Added Chung, "We wanted to put in privacy restrictions so the public is assured it's not going to be monitored" without a warrant.
For now, it's unclear what decision Brown will make. A spokesperson told CNET that the governor doesn't comment on pending legislation.
To date, according to Parker Higgins, an activist with Electronic Frontier Foundation, an online First-Amendment advocacy non-profit, there are six states that have already enacted laws requiring police to obtain warrants for drone surveillance.
But it's no surprise that battle lines over the California bill are being drawn, with major media organizations and privacy advocates on one side, and law enforcement groups on the other. Yet Chung also pointed out that Los Angeles Mayor Eric Garcetti -- who oversees that city's police department -- is supporting it and is expected to make a public statement in its favor today.
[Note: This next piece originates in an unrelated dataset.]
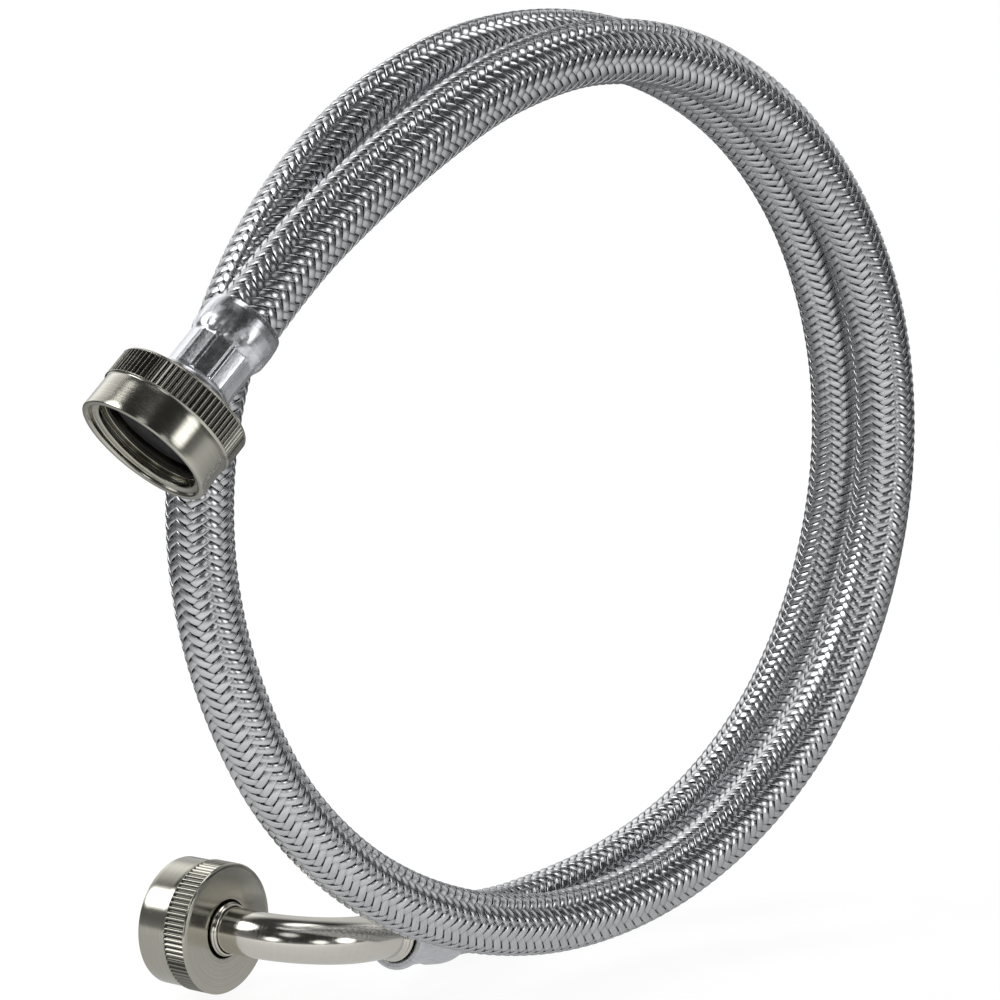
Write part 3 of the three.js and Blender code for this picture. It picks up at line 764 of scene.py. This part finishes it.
# ------------------------------------------------------------------ the elbow's bent tube
def build_elbow_tube():
    """One closed body: out along the outside of the bend, back along its bore."""
    start = ELBOW_MOUTH + ELBOW_AXIS * (SEAT + 0.2)
    bend_in = CORNER - ELBOW_AXIS * ELBOW_BEND_R
    bend_out = CORNER - INFLOW * ELBOW_BEND_R
    middle = bend_in - INFLOW * ELBOW_BEND_R
    straight = np.linalg.norm(bend_in - start)
    bend_end = straight + ELBOW_BEND_R * math.pi / 2
    rim_s = bend_end + ELBOW_REACH - ELBOW_BEND_R
    total = rim_s + INSERT_LENGTH
    square = np.cross(ELBOW_AXIS, INFLOW)

    def centre_at(s):
        """Centre and the outward vector in the bend's plane."""
        if s <= straight:
            return start + ELBOW_AXIS * s, INFLOW
        if s <= bend_end:
            angle = (s - straight) / ELBOW_BEND_R
            out = INFLOW * math.cos(angle) + ELBOW_AXIS * math.sin(angle)
            return middle + out * ELBOW_BEND_R, out
        return bend_out - INFLOW * (s - bend_end), ELBOW_AXIS

    visible_s = np.concatenate([np.linspace(0, rim_s - 4.2, 78),
                                np.linspace(rim_s - 4.0, rim_s + 2.0, 54)])
    past_rim = visible_s - rim_s
    # two thin rolled rings, side by side, then the shoulder under the ferrule's rim
    visible_r = (ELBOW_R + 0.42 * np.exp(-((past_rim + 2.75) / 0.30) ** 4)
                 + 0.62 * np.exp(-((past_rim + 1.75) / 0.36) ** 4)
                 + 0.95 * smooth01((past_rim + 1.35) / 0.4) * smooth01((-0.25 - past_rim) / 0.25))
    hidden = [(ELBOW_R - 0.2, 2.2)] + barbs(2.2, INSERT_LENGTH - 0.8)
    # (distance, radius)
    outline = (list(zip(visible_s, visible_r)) + [(rim_s + y, r) for r, y in hidden]
               + [(total, WATERWAY_R + 0.2)]
               + [(s, WATERWAY_R) for s in np.linspace(total, 0, 70)])
    around = 96
    phi = TAU * np.arange(around) / around
    rings = []
    for s, r in outline:
        centre, out = centre_at(s)
        rings.append(centre + (r * np.cos(phi))[:, None] * out
                     + (r * np.sin(phi))[:, None] * square)
    along = path_lengths(*np.array(outline).T)
    # the short closing face at the mouth gets 2 mm of v
    ob = loft("elbow_tube_bent", np.array(rings), np.append(along, along[-1] + 2.0), MAT_ELBOW)
    place(ob, "elbow_end", "elbow_tube")


build_nipple()
build_elbow_tube()


# ------------------------------------------------------------------ floor, light and camera
scene = bpy.context.scene
scene.view_settings.view_transform = "Standard"
scene.view_settings.look = "None"

# the camera's axes; it looks along -BACK
RIGHT = (0.81915, -0.57358, 0.0)
UP = (0.08949, 0.12780, 0.98775)
BACK = (-0.56655, -0.80912, 0.15602)
EYE = (-348.229, -495.340, 212.667)     # before OFFSET
WHITE = (1, 1, 1, 1)


def floor_material():
    mat, shader, bsdf = new_material("pale_floor")
    position = shader.node("NewGeometry").outputs["Position"]
    ray = shader.node("LightPath")
    grain = shader.noise(position, scale=60.0, detail=3.0)
    tone = shader.mix(shader.remap(grain, reads=MID), (0.13, 0.13, 0.13), (0.15, 0.15, 0.15))
    shader.fill(bsdf, {"Base Color": tone, "Roughness": 0.9, "Specular IOR Level": 0.0})
    # what the camera sees: a glowing floor that fades to white with distance, in metres
    glow = shader.node("Emission", {"Color": WHITE, "Strength": 0.92})
    lit = shader.node("AddShader", {0: bsdf.outputs[0], 1: glow.outputs[0]})
    white = shader.node("Emission")
    distance = shader.node("VectorMath", {0: position}, operation="LENGTH").outputs["Value"]
    faded = shader.node("MixShader", {0: shader.remap(distance, reads=(0.25, 0.8)),
                                      1: lit.outputs[0], 2: white.outputs[0]})
    # what the metal sees of the floor: bright towards the camera, greyer behind the coil
    nearness = shader.dot(position, (BACK[0], BACK[1], 0.0))
    pool = shader.math("MULTIPLY",
                       shader.remap(nearness, reads=(-0.15, 0.20), gives=(0.26, 0.95)),
                       shader.remap(distance, reads=(0.30, 0.90), gives=(1.0, 0.18)))
    bounce = shader.node("Emission", {"Strength": pool})
    both = shader.node("MixShader", {0: ray.outputs["Is Camera Ray"], 1: bounce.outputs[0],
                                     2: faded.outputs[0]})
    shader.fill(shader.output, {0: both.outputs[0]})
    return mat


def build_floor():
    """A disc of three rings round a centre point, at the foot of the CAD."""
    mat = floor_material()
    floor_z = cad_lo.z / MM
    around, radii = 96, (400, 1500, 9000)
    co = [[0, 0, floor_z]] + [
        [radius * math.cos(TAU * k / around), radius * math.sin(TAU * k / around), floor_z]
        for radius in radii for k in range(around)]
    tris = [[0, 1 + k, 1 + (k + 1) % around] for k in range(around)]
    quads = []
    for ring in range(len(radii) - 1):
        inner, outer = 1 + ring * around, 1 + (ring + 1) * around
        quads += [[inner + k, outer + k, outer + (k + 1) % around, inner + (k + 1) % around]
                  for k in range(around)]
    make_mesh("floor", np.array(co, float), mat, quads, tris=tris)


# soft round patches of light: direction along the camera's right, up and back axes,
# inner and outer angle in degrees, strength
LIGHT_PATCHES = [
    ((-0.75, 0.62, 0.20), 9, 19, 6.0), ((-0.56, 0.61, -0.57), 14, 30, 0.85),
    ((0.0, 0.1, -1.0), 40, 66, 0.6), ((0.84, 0.13, 0.53), 5, 14, 3.0),
    ((-0.10, 0.50, 0.85), 4, 12, 0.9), ((-0.93, -0.05, 0.30), 15, 40, 0.12),
    ((0.75, 0.62, -0.20), 8, 26, 0.8), ((0.15, 0.98, 0.13), 7, 17, 3.0),
    ((-0.45, 0.04, 0.89), 4, 11, 2.0), ((0.45, 0.02, 0.89), 4, 11, 1.6)]


def build_world():
    """White to the camera; to everything else a dim sky, paler below, with patches of light."""
    world = bpy.data.worlds.new("studio")
    scene.world = world
    shader = Shader(world, "OutputWorld")
    ray = shader.node("LightPath")
    direction = shader.node("TexCoord").outputs["Generated"]
    height = shader.node("SeparateXYZ", {0: direction}).outputs["Z"]
    total = shader.remap(height, reads=(-0.15, 0.15), gives=(0.25, 0.035))
    for weights, inner, outer, strength in LIGHT_PATCHES:
        aim = unit(sum(w * np.array(axis) for w, axis in zip(weights, (RIGHT, UP, BACK))))
        edges = math.cos(math.radians(outer)), math.cos(math.radians(inner))
        patch = shader.remap(shader.dot(direction, tuple(aim)), reads=edges,
                             gives=(0.0, strength), interpolation_type="SMOOTHSTEP")
        total = shader.math("ADD", total, patch)
    soft = shader.node("Background", {"Color": WHITE, "Strength": total})
    white = shader.node("Background", {"Color": WHITE, "Strength": 1.0})
    mixed = shader.node("MixShader", {0: ray.outputs["Is Camera Ray"], 1: soft.outputs[0],
                                      2: white.outputs[0]})
    shader.fill(shader.output, {0: mixed.outputs[0]})


def build_camera():
    eye = (np.array(EYE) + OFFSET) * MM
    data = bpy.data.cameras.new("camera")
    data.sensor_width = 36.0
    data.lens = 93.6
    data.clip_start, data.clip_end = 0.01, 100
    camera = bpy.data.objects.new("camera", data)
    rows = [[RIGHT[k], UP[k], BACK[k], eye[k]] for k in range(3)]
    camera.matrix_world = Matrix(rows + [[0, 0, 0, 1]])
    scene.collection.objects.link(camera)
    scene.camera = camera


build_floor()
build_world()
build_camera()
Still, in an open letter to Brown, the California Police Chiefs Association wrote that "We find it incongruous to hinder law enforcement's utilization of this developing technology....AB 1327 represents an ill-conceived attempt to regulate [drones] use by law enforcement that will leave agencies playing defense against well-equipped private civilians and criminal organizations."
Despite the strong opinions on both sides of the argument, one thing is clear about the bill: It is aimed at getting out in front of an issue that, as of yet, has rarely surfaced. To date, there have only been a small number of cases of police employing drones.
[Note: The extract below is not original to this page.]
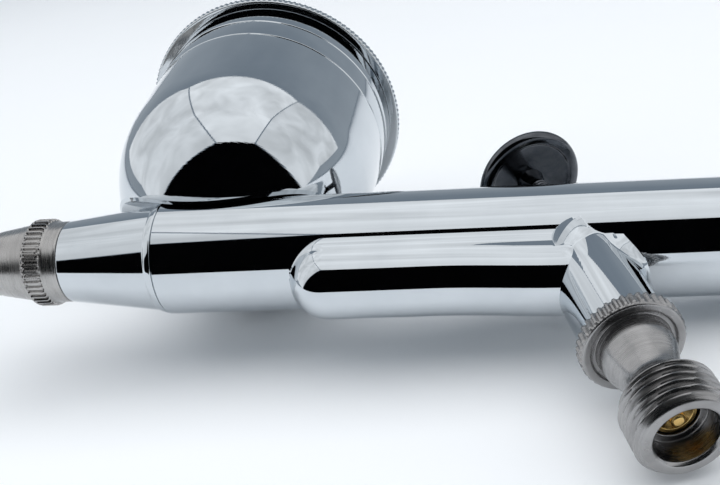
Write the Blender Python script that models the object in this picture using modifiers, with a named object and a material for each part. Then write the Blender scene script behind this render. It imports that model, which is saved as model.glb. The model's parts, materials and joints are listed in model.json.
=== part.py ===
"""Gravity-feed, double-action airbrush, lying on its side as it is laid down on a bench.

Everything is modelled in the airbrush's own axes: x runs from the nose to the tail along the
needle, z points at the paint cup, and the origin is where the air valve's axis crosses the
needle. An empty then lays the whole airbrush on its cup lid, its valve mouth and its tail.

Stations are distances along an axis: x along the needle, s down the air valve from the needle.
"""

import math

import bmesh
import bpy
from mathutils import Matrix, Vector

MM = 0.001

# Fits
GAP = 0.2 * MM              # between neighbours that touch or slide
END_GAP = 0.3 * MM          # between faces that meet end to end
PAST = 1.0 * MM             # how far a cutter runs past the face that it opens
ROUND = 24                  # sides of a turned piece
FINE = 12                   # sides of a small turned piece
WIDE = 36                   # sides of the cup and its lid
SADDLE_SIDES = 40           # sides of the saddle's tube, unlike the cup's so that no edges meet
COIL_STEPS = 9              # points in one turn of a spring
WIRE_SIDES = 8              # sides of an O-ring's section

# Body tube
BODY_R = 6.7 * MM
BODY_FRONT = -47.3 * MM
BODY_REAR = 33.0 * MM
REAR_BORE_R = 5.3 * MM
REAR_BORE_FRONT = -4.0 * MM
MID_BORE_R = 3.0 * MM
WELL_BORE_R = 1.7 * MM
PAINT_WELL_R = 1.5 * MM
HEAD_BORE_R = 4.2 * MM
HEAD_BORE_DEPTH = 3.1 * MM

# Air-passage housing under the body, and the boss that holds the air valve
BELLY_R = 4.3 * MM
BELLY_DROP = 6.0 * MM
BELLY_FRONT = -31.5 * MM
AIR_HOLE_R = 0.6 * MM
AIR_HOLE_WALL = 0.5 * MM
BOSS_R = 4.6 * MM
BOSS_END = 17.5 * MM
BOSS_BORE_R = 3.3 * MM
BOSS_BORE_TOP = 7.0 * MM
BOSS_NECK_R = 2.6 * MM
VALVE_LEAN = math.radians(15.3)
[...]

Perhaps the most notable took place in North Dakota, where a farmer was convicted of cattle theft in January based on 2011 surveillance done with a Predator drone -- a military-grade device that's much bigger than the kinds of consumer drones from companies like DJI, Parrot, or 3D Robotics that are increasingly being flown by private individuals in cities and towns across the country.
But public opinion has come down strongly against the use of drones by police departments. Last month, police in San Jose, Calif., were forced to apologize for a lack of transparency related to that department's plans to use the devices. And in June, a Los Angeles crowd gathered to celebrate the world hockey championship by the Los Angeles Kings, knocked a drone out of the sky, believing they were being watched by the police. The device turned out to be privately owned.
Some may question why legislators are seeking to limit law enforcement use of drones, while police remain free to utilize helicopters for surveillance. To Chung, it's very simple. "There is a fundamental difference between helicopters and drones," he said. "The two pieces of technology are very different. It's like comparing a [rotary] telephone to an iPhone."
Chung argued helicopters fly much higher than drones -- which tend to need to be at 500 feet or lower, and that choppers are loud and can stay aloft for only two hours. "A drone can be hovering for more than 24 hours at a time," he said, speaking about equipment like a Predator, "as silent as a hummingbird."
To be sure, most police departments don't have access to Predator drones, and smaller, more inexpensive devices have far shorter battery life and are themselves quite loud. The louder the device, the more likely someone being observed against their wishes will simply move.
Still, Chung said it's incumbent on legislators like his boss to act now, before the FAA comes up with its national drone policy and before an increasing number of police departments acquire drones. "We shouldn't be going into 2015, when drones are going to be authorized for use," he said, "without any laws in place, or it's just going to be like the Wild West."
The police, of course, beg to differ. Many believe that there is little to differentiate between using helicopters and drones for surveillance, and that when someone is in a public place, they are subject to being scrutinized. "I understand [drones] are different than helicopters," said Aaron Maguire, the legislative counsel and representative for the California State Sheriff's Association. "But we think the same expectation of privacy analysis is the same way to look at the issue....If you're going to the 49ers game, or you're in a public arena...we don't think an individual has a reasonable expectation of privacy, and we don't think a warrant makes sense."
Privacy advocates, however, think the public needs more protection from emerging technology. The EFF's Higgins pointed out that the Alameda County (Calif.) sheriff had proposed using drones to monitor protests, and that there is a fear that commonplace drone surveillance photography will soon be combined with facial recognition technology, weakening privacy rights.
Asked why members of the public should be allowed to fly drones that watch the police, but law enforcement should require a warrant, Higgins argued that "that distinction exists in a lot of places, but mostly because you can't go and put someone in jail."